_Problem requirements_:
Please copy all the lines that follow, word for word.

════════════════

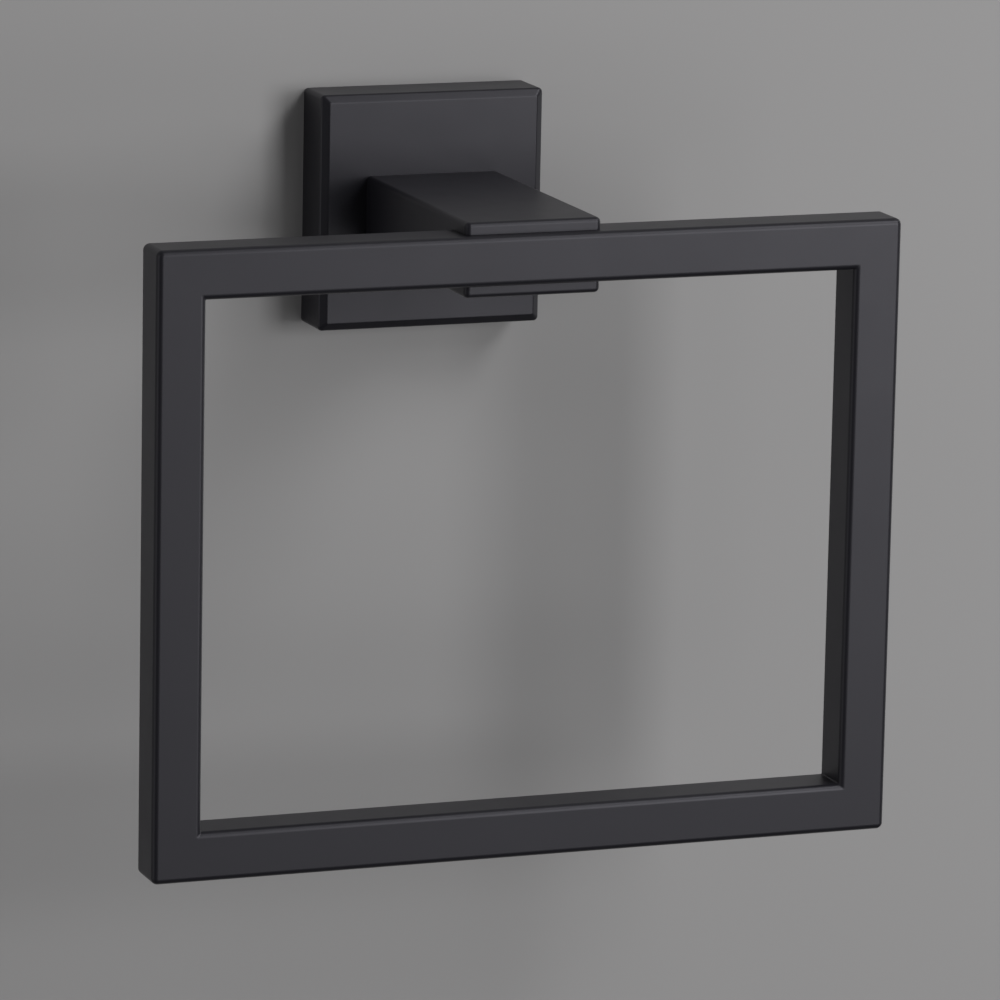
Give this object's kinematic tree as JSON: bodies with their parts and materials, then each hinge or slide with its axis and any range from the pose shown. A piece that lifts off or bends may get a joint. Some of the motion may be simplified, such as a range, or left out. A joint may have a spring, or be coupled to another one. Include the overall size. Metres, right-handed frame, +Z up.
{
  "type": "towel ring",
  "caption": "Wall-mounted towel ring: a rectangular bar frame held in the slotted arm of a square bevelled flange that covers a hidden wall bracket.",
  "frame": {"origin": "middle of the wall flange on the wall plane, midway between the bracket's two wall slots", "axes": "+Y into the wall, +X to the viewer's right along the top bar, +Z up; the ring stands out along -Y"},
  "size_m": [0.1626, 0.0756, 0.1514],
  "materials": {
    "satin_black_coat": "smooth satin black coating, slightly cool, low gloss",
    "zinc_plate": "bright zinc-plated pressed steel",
    "plated_screw": "zinc-plated steel fastener",
    "black_screw": "black-oxide steel grub screw"
  },
  "bodies": {
    "root": {"ring": "satin_black_coat", "arm": "satin_black_coat", "wall_flange": "satin_black_coat", "wall_bracket": "zinc_plate", "flange_grub_screw": "black_screw", "arm_screws": "plated_screw", "ring_screw": "plated_screw", "ring_lock_washer": "plated_screw"}
  },
  "joints": []
}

════════════════

_Answer to this exercise_:
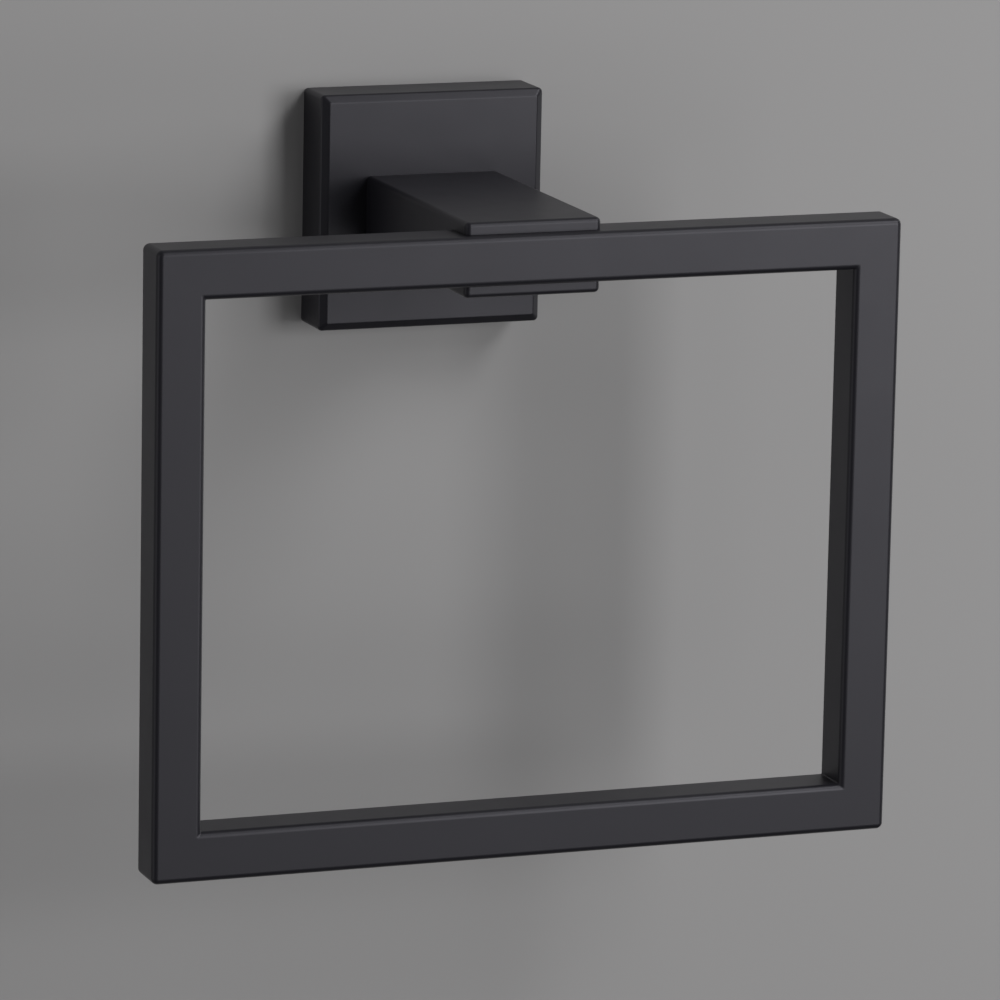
Give this object's kinematic tree as JSON: bodies with their parts and materials, then each hinge or slide with its axis and any range from the pose shown. A piece that lifts off or bends may get a joint. Some of the motion may be simplified, such as a range, or left out. A joint may have a spring, or be coupled to another one. Include the overall size. Metres, right-handed frame, +Z up.
{
  "type": "towel ring",
  "caption": "Wall-mounted towel ring: a rectangular bar frame held in the slotted arm of a square bevelled flange that covers a hidden wall bracket.",
  "frame": {"origin": "middle of the wall flange on the wall plane, midway between the bracket's two wall slots", "axes": "+Y into the wall, +X to the viewer's right along the top bar, +Z up; the ring stands out along -Y"},
  "size_m": [0.1626, 0.0756, 0.1514],
  "materials": {
    "satin_black_coat": "smooth satin black coating, slightly cool, low gloss",
    "zinc_plate": "bright zinc-plated pressed steel",
    "plated_screw": "zinc-plated steel fastener",
    "black_screw": "black-oxide steel grub screw"
  },
  "bodies": {
    "root": {"ring": "satin_black_coat", "arm": "satin_black_coat", "wall_flange": "satin_black_coat", "wall_bracket": "zinc_plate", "flange_grub_screw": "black_screw", "arm_screws": "plated_screw", "ring_screw": "plated_screw", "ring_lock_washer": "plated_screw"}
  },
  "joints": []
}